The Melancholic & Sentimental

Sporting a costume that would be at home in a theatrical production of Kafka’s “Metamorphosis,” Philippe Talbot exaggerates the melancholic and sentimental colors in his making of the monstrous Azor. His monster is melancholic, romantic, and most importantly, over the top. His acting was in the sweet spot, between the ham and the parodic. Again, Talbot has a beautiful instrument, but showed many inconsistencies and lack of focus and brightness in the upper register. His high notes were not as secure as one would expect, and he struggled a bit with intonation, though maybe the orchestra was more at fault here than he was. More on that later. He was such an enjoyable character, nevertheless, and one can only imagine how hard it must have been to act and sing in such an elaborate costume, with heavy makeup. Talbot never dismantled his insect-like persona, and never stayed with his spine straight.

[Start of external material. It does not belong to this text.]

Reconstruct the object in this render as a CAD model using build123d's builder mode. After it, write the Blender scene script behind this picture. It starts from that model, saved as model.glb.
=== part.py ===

Louis Langrée conducts the orchestra Les Ambassadeurs. As usual, Langrée does an incredible job commanding the action and giving attention to the text. His reading is efficient, musical, and particularly moving in the ballets. Nevertheless, at the very end, at what is perhaps the opera’s best moment, Zémire’s final aria, while Roset is shone calling for her beloved Azor, the orchestra’s horn solos could not provide a proper answer. The horn is the hardest instrument in the orchestra, that is evident.

Little known, “Zémire et Azor” has its charms. It is a refreshing and somewhat cynical approach to a story that has been told so many times that it has lost its capacity to laugh at itself. Grétry’s music has its moments, but it is hard to say that this production is a ‘must-see.’ However, when it comes to opera, I believe that it is better to see than not to see.